Nobody seemed to mind.  The food came out in considerable quantities.  First a shaved vegetable salad, a Waxman signature (left).  "I stole it for my restaurant too," said Symon.  "He should pay me a nickel for each one he serves," said Waxman.  Touched with goat cheese, this was remarkably colorful, dotted with carrots, hearts of palm, shaved watermelon radishes and mac nuts.

Then a pause.  When the next course came out, it was a medley of Kona shellfish and Kauai head-on prawns (below right) on a thoroughly spicy coconut milk broth, fragrant with star anise, tangy with lime zest, zapped with jalapeño.  It came with a side of rice, which seemed like an odd note, though it was helpful for sopping up  the broth.  The only problem was the Martin Ray chardonnay that came with the course.  When will people learn that oaky California chards just don’t marry well with spice?

Symon’s wife Liz was at our table.  Symon dropped by.  "Hope you didn’t notice the delay.  I screwed up.  I started plating the ahi when Sandy came by and said, ‘Hey, what are you doing?  The next course is the shellfish.’   We just added some sushi rice and sent it out."

When it arrived in its proper order, the ahi was worth waiting for.  Imagine an ahi porterhouse, if you will, inches thick, seared over high heat on a kiawe grill, on a rich simple base of grilled heirloom tomatoes, surrounded by pohole ferns.

Then, a great moment.  Time to bring in the pig.  Our share, which was considerable, arrived as rustic looking as suckling pig should, with a huge bowl of Symon’s polenta.  "I made enough polenta to feed the whole island," said Symon.  "I couldn’t help myself.  I had a Sicilian grandmother." 

The polenta, soft and creamy with butter and mascarpone, was especially great with the strips of pork crackling that circled each platter of pork.

The pork was topped with a salsa verde: fresh herbs, olive oil, capers, anchovies (left).

"Simplest thing in world," said Symon.  "And most chefs screw it up.  When you get it right, it just makes pork pop."  Also of some help in making the pork pop: A Benziger merlot from Sonoma.  I recommend it next time you’re rescuing all the remaining pork crackling from the platter and scooping it up with polenta.

How could anyone be still hungry?  Somehow the platters of stuffed Kahua Ranch lamb restored everyone’s appetite.  See that little covered white bowl on the lamb platter (below right)?  Beans.  Really.  The chefs had braised the lamb necks and used them to cook up Tuscan white beans.  Just as the bowls were about to go to the table, exec chef Sandy Tuason shaved winter truffles onto each one.  When you lifted the top, the aroma just rocked you back in your seat.  One of the best things all night.
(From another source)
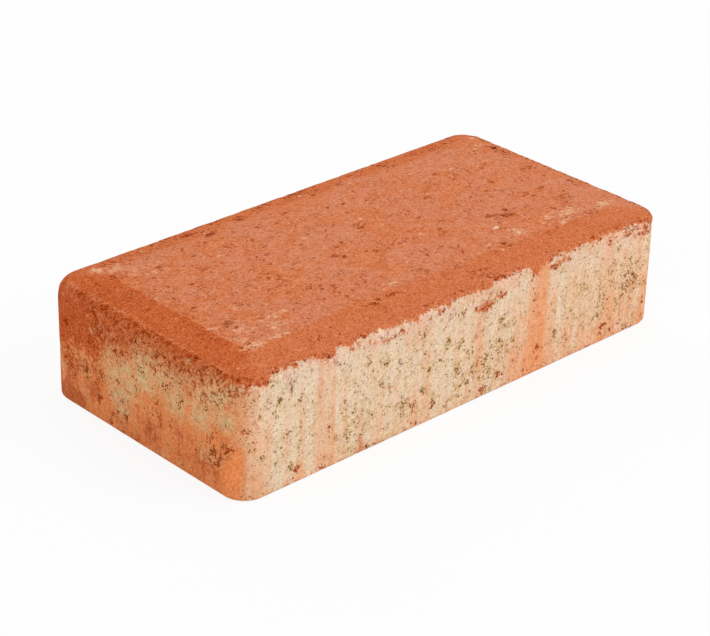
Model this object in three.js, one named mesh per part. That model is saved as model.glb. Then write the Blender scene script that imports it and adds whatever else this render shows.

Dessert was plated, a pretty affair of cassis sorbet and a Waialua chocolate dome.  But lurking in the background of the whole dinner was celebrity bartender Manny Hinojoso.  Before dinner, he’d made the cocktail that won him $10,000 in a Las Vegas competition, the Cielo Rosso (a concoction of Grey Goose L’orange, grapefruit juice, and Compari, more palatable than the ingredients would indicate).  Then, just for the fun of it, he made a lemongrass and hibiscus syrup Tom Collins which, crisp and light, seemed to match the salad better than any wine you could imagine.

"I stay in the background until the finish line," said Hinojoso.  "Then, dessert, I show them what I can do."  What he can do is perhaps the creamiest, smoothest hot chocolate you can image—especially if you can imagine hot chocolate with kick of spice and deft touch of tequila and cognac.  It blew everyone away.

"Manny’s the only bartender I’ve ever met who thinks like a chef," says Waxman.

The crowd, 175 people who’d paid $250 a head, seemed enchanted with this dinner under the stars—with only the briefest blessing of rain.  The evening ended with the chefs being besieged for autographs, and a call for hana hou.

The president of the James Beard Celebrity Chef Tour, Jeff Black, took the mike.  "We’ve gone all over the country, but this was something else.  What a setting," he said.  "Don’t think we can match again until next year.  What do you say?  Same weekend?  Same chefs?"